Set task: Reproduce exactly the lines of the material beneath, from the line that contains "guard = corner_guard()" to the line that contains "imported = [obj", both included, and no other lines.
begin
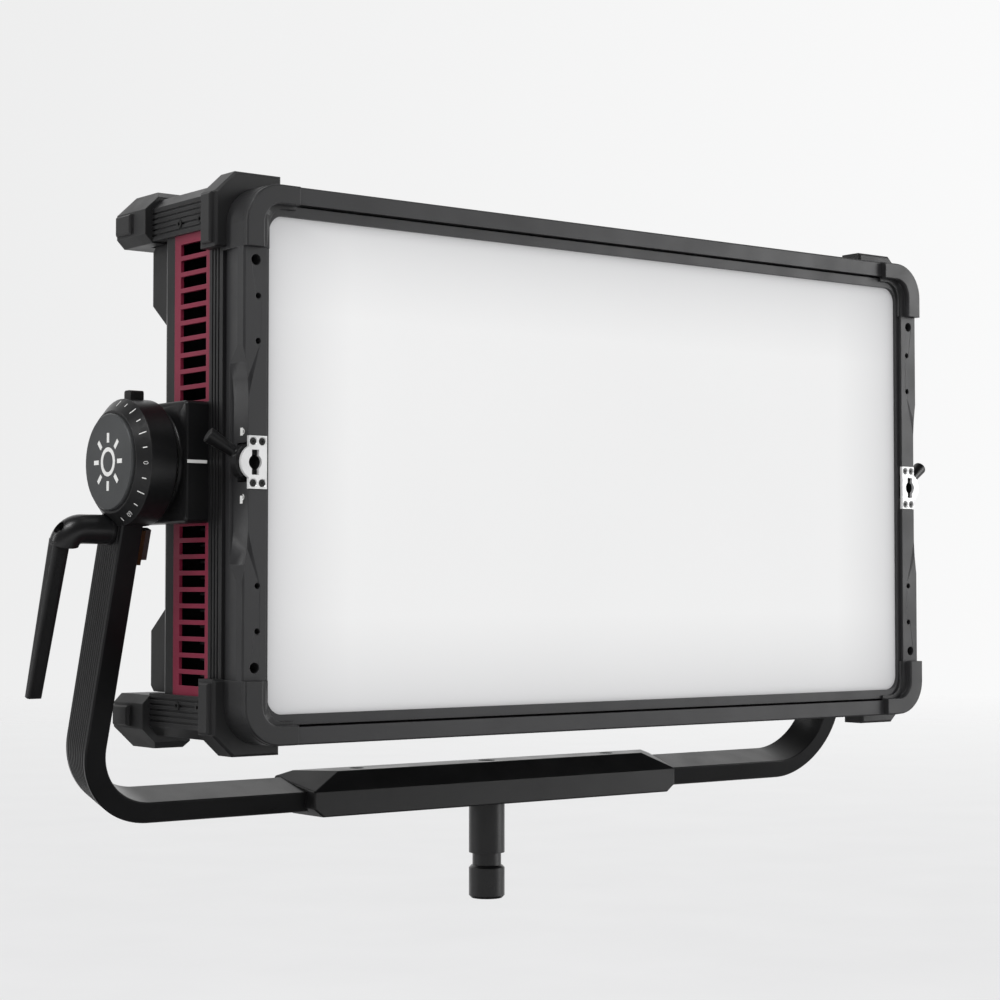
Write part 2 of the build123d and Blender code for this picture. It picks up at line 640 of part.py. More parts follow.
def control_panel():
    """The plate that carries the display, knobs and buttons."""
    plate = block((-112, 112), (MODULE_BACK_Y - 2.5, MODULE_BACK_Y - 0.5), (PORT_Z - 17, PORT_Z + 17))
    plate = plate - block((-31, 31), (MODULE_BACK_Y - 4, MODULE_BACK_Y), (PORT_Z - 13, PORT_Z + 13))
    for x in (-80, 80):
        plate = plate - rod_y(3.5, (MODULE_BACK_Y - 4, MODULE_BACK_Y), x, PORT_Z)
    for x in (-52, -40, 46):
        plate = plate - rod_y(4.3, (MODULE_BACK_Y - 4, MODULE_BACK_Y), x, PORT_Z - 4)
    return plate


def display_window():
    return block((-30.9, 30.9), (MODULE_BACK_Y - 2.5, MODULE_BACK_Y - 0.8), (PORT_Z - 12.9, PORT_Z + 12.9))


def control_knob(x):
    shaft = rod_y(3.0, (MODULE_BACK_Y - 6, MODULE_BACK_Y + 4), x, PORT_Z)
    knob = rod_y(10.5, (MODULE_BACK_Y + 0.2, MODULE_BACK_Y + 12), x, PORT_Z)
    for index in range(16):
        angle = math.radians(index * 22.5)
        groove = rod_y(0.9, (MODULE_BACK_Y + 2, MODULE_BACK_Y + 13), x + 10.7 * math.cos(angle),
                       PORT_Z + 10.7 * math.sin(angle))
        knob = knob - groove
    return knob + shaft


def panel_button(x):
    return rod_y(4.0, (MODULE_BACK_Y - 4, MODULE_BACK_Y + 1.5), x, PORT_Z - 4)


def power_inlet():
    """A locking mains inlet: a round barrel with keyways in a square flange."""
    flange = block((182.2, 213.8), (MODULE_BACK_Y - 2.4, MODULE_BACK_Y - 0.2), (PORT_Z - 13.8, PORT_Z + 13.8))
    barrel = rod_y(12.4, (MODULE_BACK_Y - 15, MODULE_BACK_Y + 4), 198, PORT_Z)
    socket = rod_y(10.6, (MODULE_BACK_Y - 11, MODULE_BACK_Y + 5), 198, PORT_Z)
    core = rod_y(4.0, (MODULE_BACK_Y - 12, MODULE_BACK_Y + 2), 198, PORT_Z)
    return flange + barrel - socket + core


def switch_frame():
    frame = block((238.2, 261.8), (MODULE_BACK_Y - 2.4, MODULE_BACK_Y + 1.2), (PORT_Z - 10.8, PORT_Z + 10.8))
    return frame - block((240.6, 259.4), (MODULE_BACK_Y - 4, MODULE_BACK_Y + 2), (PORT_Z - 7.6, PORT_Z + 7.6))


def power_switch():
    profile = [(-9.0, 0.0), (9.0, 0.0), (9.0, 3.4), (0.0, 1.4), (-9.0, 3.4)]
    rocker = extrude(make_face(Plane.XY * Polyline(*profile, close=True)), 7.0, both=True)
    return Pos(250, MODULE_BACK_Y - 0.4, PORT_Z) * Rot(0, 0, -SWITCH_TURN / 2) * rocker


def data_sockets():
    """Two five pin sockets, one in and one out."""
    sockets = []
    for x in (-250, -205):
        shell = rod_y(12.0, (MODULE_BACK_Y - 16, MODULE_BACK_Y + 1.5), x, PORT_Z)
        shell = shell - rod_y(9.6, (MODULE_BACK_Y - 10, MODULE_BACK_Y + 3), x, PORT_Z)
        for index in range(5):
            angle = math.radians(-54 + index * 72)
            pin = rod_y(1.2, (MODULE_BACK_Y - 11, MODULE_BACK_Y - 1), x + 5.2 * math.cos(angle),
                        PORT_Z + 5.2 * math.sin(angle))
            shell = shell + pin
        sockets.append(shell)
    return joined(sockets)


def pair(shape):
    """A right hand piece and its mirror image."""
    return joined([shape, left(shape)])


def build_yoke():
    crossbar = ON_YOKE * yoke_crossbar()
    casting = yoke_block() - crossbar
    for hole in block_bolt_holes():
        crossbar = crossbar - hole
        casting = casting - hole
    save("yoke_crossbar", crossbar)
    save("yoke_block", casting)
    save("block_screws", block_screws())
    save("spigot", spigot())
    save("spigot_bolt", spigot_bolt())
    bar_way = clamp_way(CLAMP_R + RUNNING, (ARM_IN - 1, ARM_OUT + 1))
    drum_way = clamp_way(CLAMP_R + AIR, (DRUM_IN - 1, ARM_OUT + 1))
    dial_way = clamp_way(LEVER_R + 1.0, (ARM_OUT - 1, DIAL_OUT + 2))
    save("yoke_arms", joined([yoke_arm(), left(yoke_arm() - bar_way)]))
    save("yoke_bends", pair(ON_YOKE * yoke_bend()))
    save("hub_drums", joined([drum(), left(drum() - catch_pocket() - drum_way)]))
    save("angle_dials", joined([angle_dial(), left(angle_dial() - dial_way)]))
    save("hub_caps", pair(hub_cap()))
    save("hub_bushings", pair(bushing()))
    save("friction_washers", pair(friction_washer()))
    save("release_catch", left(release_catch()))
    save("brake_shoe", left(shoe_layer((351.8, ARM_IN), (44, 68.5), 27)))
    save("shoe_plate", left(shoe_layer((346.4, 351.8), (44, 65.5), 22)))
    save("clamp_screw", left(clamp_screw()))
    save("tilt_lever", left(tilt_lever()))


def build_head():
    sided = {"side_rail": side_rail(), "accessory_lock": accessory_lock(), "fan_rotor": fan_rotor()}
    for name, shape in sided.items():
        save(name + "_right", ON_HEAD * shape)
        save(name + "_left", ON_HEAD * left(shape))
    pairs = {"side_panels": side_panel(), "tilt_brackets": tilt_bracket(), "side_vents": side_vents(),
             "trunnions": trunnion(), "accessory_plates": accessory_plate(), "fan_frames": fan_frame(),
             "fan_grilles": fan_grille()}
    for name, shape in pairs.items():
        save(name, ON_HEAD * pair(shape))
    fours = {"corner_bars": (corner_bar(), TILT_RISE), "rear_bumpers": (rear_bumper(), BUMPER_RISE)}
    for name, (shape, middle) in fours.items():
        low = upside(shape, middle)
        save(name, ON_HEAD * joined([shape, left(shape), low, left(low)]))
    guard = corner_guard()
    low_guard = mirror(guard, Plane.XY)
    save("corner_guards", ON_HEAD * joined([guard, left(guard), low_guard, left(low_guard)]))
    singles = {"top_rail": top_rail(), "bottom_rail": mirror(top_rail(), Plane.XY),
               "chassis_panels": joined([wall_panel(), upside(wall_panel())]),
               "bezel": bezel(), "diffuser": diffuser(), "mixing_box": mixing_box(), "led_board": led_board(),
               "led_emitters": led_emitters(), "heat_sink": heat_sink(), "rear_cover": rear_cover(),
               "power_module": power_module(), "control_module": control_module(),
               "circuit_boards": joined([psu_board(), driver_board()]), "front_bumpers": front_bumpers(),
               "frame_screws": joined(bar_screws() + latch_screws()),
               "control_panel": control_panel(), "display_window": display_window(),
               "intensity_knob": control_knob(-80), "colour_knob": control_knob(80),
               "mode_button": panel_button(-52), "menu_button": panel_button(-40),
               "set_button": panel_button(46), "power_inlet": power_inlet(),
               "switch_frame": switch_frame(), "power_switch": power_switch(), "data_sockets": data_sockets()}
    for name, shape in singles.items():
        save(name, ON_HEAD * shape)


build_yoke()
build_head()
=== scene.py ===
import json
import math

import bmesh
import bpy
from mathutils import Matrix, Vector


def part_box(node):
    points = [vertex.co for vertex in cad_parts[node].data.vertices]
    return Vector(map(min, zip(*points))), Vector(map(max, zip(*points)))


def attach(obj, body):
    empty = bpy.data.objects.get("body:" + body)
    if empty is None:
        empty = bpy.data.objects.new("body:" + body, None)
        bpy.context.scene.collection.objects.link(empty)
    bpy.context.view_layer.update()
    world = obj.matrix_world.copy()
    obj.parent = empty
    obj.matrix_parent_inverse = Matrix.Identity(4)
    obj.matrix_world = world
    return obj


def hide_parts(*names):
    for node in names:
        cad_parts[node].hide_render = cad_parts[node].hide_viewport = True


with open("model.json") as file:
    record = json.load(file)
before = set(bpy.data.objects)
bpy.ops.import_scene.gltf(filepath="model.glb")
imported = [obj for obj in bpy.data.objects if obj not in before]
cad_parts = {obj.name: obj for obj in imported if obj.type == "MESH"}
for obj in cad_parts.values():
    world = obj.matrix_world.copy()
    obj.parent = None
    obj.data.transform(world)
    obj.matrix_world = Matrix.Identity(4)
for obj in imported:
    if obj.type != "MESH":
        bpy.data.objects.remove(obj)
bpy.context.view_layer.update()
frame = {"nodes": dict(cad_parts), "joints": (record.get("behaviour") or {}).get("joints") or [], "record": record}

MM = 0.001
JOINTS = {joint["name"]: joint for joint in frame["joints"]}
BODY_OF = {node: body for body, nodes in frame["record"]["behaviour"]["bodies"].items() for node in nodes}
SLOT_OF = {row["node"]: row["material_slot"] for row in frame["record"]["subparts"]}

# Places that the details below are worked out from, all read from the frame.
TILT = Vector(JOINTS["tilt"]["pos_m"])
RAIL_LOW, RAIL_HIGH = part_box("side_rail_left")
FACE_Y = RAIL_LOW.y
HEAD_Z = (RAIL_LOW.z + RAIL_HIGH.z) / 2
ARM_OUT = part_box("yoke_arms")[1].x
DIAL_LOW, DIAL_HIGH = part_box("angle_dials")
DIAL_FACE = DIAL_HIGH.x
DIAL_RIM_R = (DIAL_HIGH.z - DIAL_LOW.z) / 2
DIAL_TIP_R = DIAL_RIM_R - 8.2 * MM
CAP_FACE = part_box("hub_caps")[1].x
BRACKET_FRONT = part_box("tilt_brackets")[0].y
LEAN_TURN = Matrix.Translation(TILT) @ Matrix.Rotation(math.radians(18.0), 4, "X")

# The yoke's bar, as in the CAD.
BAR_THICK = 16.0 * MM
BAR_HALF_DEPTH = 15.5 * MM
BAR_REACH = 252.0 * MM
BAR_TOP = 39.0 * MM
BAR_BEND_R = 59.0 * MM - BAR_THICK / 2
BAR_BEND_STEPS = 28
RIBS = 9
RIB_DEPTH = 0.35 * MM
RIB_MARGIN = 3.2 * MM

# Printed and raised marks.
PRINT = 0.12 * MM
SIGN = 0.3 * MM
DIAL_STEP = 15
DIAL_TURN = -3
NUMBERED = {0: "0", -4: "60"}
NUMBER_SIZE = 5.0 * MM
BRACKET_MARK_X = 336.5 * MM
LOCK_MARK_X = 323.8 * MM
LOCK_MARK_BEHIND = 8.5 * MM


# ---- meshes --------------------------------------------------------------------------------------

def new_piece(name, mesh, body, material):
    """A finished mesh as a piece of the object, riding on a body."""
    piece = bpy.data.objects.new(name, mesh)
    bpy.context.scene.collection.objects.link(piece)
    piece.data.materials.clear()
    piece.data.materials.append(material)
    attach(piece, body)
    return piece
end
begin
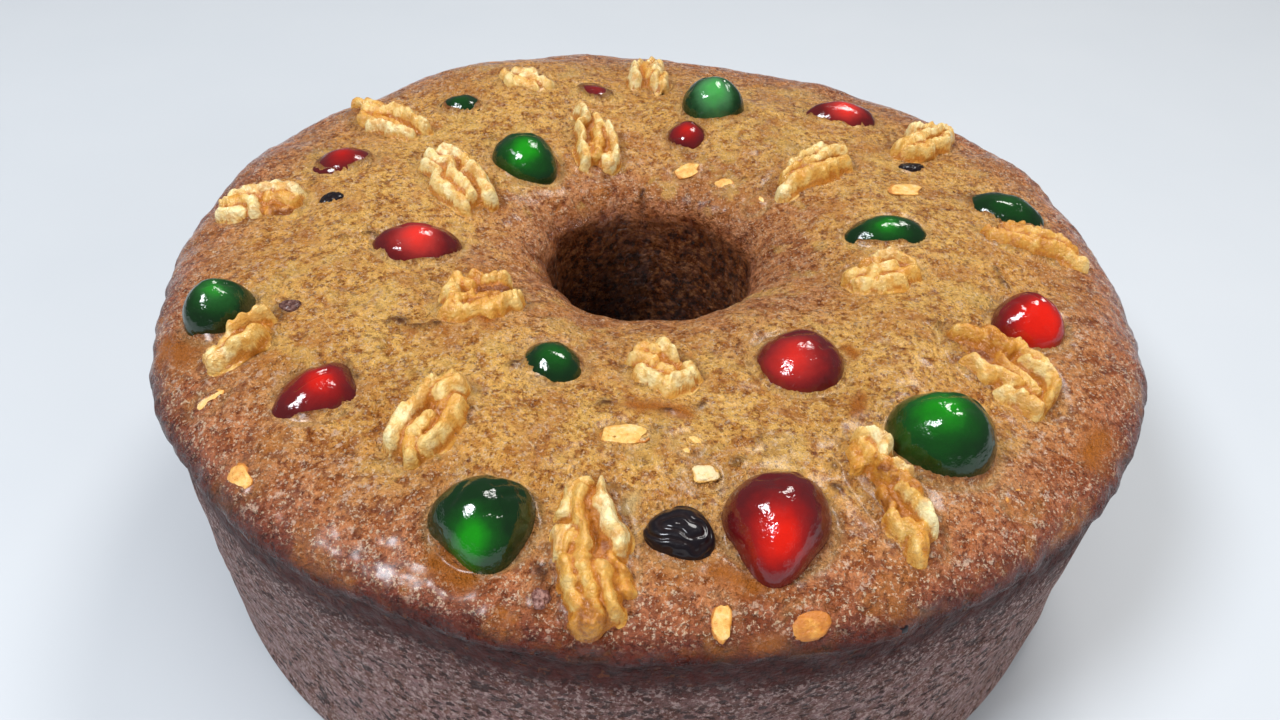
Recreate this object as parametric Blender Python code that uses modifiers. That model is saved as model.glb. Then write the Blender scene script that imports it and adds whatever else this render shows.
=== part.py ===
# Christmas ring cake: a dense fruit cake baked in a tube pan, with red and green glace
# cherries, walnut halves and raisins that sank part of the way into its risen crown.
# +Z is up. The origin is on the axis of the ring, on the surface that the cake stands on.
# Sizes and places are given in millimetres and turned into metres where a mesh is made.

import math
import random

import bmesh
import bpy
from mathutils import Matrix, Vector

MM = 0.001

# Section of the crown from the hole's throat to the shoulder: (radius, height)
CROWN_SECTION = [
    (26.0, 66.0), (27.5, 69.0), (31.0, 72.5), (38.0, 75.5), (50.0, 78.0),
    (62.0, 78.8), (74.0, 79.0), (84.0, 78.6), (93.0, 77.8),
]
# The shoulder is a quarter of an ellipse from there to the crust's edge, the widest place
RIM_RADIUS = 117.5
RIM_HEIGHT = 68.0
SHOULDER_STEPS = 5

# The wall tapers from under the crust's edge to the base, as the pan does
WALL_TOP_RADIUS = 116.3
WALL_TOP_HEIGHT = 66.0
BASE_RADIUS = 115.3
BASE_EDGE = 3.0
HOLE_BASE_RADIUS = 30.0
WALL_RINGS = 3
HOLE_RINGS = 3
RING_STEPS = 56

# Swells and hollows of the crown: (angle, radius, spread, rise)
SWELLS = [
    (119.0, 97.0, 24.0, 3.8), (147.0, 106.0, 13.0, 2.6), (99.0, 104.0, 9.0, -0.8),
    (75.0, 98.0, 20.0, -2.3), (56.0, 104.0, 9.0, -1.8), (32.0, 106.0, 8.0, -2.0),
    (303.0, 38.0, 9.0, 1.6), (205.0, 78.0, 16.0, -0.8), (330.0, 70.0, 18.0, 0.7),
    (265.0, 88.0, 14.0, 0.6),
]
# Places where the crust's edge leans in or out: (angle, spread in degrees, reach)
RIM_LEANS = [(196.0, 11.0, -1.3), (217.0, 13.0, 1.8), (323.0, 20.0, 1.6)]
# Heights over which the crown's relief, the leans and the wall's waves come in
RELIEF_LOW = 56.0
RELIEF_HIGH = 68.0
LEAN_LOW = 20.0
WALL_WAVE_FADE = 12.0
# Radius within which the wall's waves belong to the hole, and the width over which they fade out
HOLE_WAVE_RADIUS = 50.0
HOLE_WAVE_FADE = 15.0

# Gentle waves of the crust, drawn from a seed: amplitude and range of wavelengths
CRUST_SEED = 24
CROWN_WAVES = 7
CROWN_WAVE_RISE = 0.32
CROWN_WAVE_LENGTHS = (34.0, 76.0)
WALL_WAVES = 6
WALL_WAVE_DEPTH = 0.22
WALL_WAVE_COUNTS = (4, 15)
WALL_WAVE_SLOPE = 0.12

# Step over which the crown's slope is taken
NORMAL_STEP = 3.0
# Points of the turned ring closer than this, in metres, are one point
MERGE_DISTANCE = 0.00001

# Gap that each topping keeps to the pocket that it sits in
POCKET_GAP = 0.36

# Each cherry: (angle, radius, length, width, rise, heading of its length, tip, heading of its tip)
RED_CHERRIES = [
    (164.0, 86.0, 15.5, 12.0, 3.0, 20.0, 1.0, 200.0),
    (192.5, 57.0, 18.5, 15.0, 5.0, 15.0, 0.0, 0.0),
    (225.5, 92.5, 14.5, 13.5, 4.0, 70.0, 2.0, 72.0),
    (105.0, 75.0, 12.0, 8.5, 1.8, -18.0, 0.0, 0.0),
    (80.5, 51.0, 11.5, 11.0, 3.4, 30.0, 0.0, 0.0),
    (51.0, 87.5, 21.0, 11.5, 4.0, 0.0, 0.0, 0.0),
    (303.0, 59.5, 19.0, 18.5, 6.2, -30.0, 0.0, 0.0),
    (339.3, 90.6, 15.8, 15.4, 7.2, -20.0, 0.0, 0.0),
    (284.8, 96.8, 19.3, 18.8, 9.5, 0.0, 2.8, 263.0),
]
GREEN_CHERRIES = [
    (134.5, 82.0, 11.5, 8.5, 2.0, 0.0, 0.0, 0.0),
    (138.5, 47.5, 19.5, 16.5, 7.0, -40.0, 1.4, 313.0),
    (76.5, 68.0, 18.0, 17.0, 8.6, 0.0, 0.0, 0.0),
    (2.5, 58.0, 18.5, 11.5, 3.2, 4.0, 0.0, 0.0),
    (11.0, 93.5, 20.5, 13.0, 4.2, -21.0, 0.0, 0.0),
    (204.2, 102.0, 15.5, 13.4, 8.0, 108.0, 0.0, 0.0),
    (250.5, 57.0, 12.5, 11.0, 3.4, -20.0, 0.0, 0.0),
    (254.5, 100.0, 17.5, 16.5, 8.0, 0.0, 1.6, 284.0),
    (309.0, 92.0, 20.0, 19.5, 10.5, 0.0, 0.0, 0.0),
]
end
Correct output:
    guard = corner_guard()
    low_guard = mirror(guard, Plane.XY)
    save("corner_guards", ON_HEAD * joined([guard, left(guard), low_guard, left(low_guard)]))
    singles = {"top_rail": top_rail(), "bottom_rail": mirror(top_rail(), Plane.XY),
               "chassis_panels": joined([wall_panel(), upside(wall_panel())]),
               "bezel": bezel(), "diffuser": diffuser(), "mixing_box": mixing_box(), "led_board": led_board(),
               "led_emitters": led_emitters(), "heat_sink": heat_sink(), "rear_cover": rear_cover(),
               "power_module": power_module(), "control_module": control_module(),
               "circuit_boards": joined([psu_board(), driver_board()]), "front_bumpers": front_bumpers(),
               "frame_screws": joined(bar_screws() + latch_screws()),
               "control_panel": control_panel(), "display_window": display_window(),
               "intensity_knob": control_knob(-80), "colour_knob": control_knob(80),
               "mode_button": panel_button(-52), "menu_button": panel_button(-40),
               "set_button": panel_button(46), "power_inlet": power_inlet(),
               "switch_frame": switch_frame(), "power_switch": power_switch(), "data_sockets": data_sockets()}
    for name, shape in singles.items():
        save(name, ON_HEAD * shape)


build_yoke()
build_head()
=== scene.py ===
import json
import math

import bmesh
import bpy
from mathutils import Matrix, Vector


def part_box(node):
    points = [vertex.co for vertex in cad_parts[node].data.vertices]
    return Vector(map(min, zip(*points))), Vector(map(max, zip(*points)))


def attach(obj, body):
    empty = bpy.data.objects.get("body:" + body)
    if empty is None:
        empty = bpy.data.objects.new("body:" + body, None)
        bpy.context.scene.collection.objects.link(empty)
    bpy.context.view_layer.update()
    world = obj.matrix_world.copy()
    obj.parent = empty
    obj.matrix_parent_inverse = Matrix.Identity(4)
    obj.matrix_world = world
    return obj


def hide_parts(*names):
    for node in names:
        cad_parts[node].hide_render = cad_parts[node].hide_viewport = True


with open("model.json") as file:
    record = json.load(file)
before = set(bpy.data.objects)
bpy.ops.import_scene.gltf(filepath="model.glb")
imported = [obj for obj in bpy.data.objects if obj not in before]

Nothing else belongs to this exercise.